We do not believe we will need to raise additional funds in order to meet the expenditures required for operating our business. However, if our estimate of the costs of identifying a target business, undertaking in-depth due diligence and negotiating a Business Combination are less than the actual amount necessary to do so, we may have insufficient funds available to operate our business prior to our initial Business Combination. Moreover, we may need to obtain additional financing either to complete our Business Combination or because we become obligated to redeem a significant number of our public shares upon completion of our Business Combination, in which case we may issue additional securities or incur debt in connection with such Business Combination.

Going Concern

On a routine basis, we assess going concern considerations in accordance with Financial Accounting Standards Board ("FASB") Accounting Standards Codification ("ASC") 205-40 "Presentation of Financial Statements - Going Concern". As of December 31, 2021, we had $503,204 in our operating bank account, $511,695 of working capital, and $232,320,844 of securities held in the Trust Account to be used for a Business Combination or to repurchase or redeem our ordinary shares in connection therewith. We believe that we will have sufficient working capital and borrowing capacity to meet our needs through the earlier of the consummation of a business combination or one year from this filing. However there is a risk that our liquidity may not be sufficient. The Sponsor intends, but is not obligated to, provide us with Working Capital Loans to sustain operations in the event of a liquidity deficiency.
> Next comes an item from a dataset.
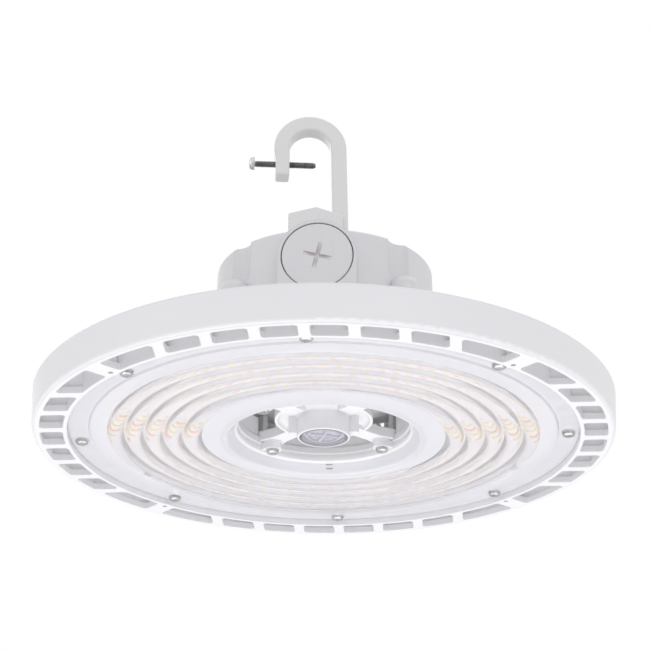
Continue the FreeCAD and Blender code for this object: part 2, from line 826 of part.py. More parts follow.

We have until October 22, 2023 to consummate a Business Combination. If a Business Combination is not consummated by this date and an extension is not requested by the Sponsor there will be a mandatory liquidation and subsequent dissolution of the Company. Uncertainty related to consummation of a Business Combination raises substantial doubt about our ability to continue as a going concern. No adjustments have been made to the carrying amounts of assets or liabilities to reflect a required liquidation after October 22, 2023.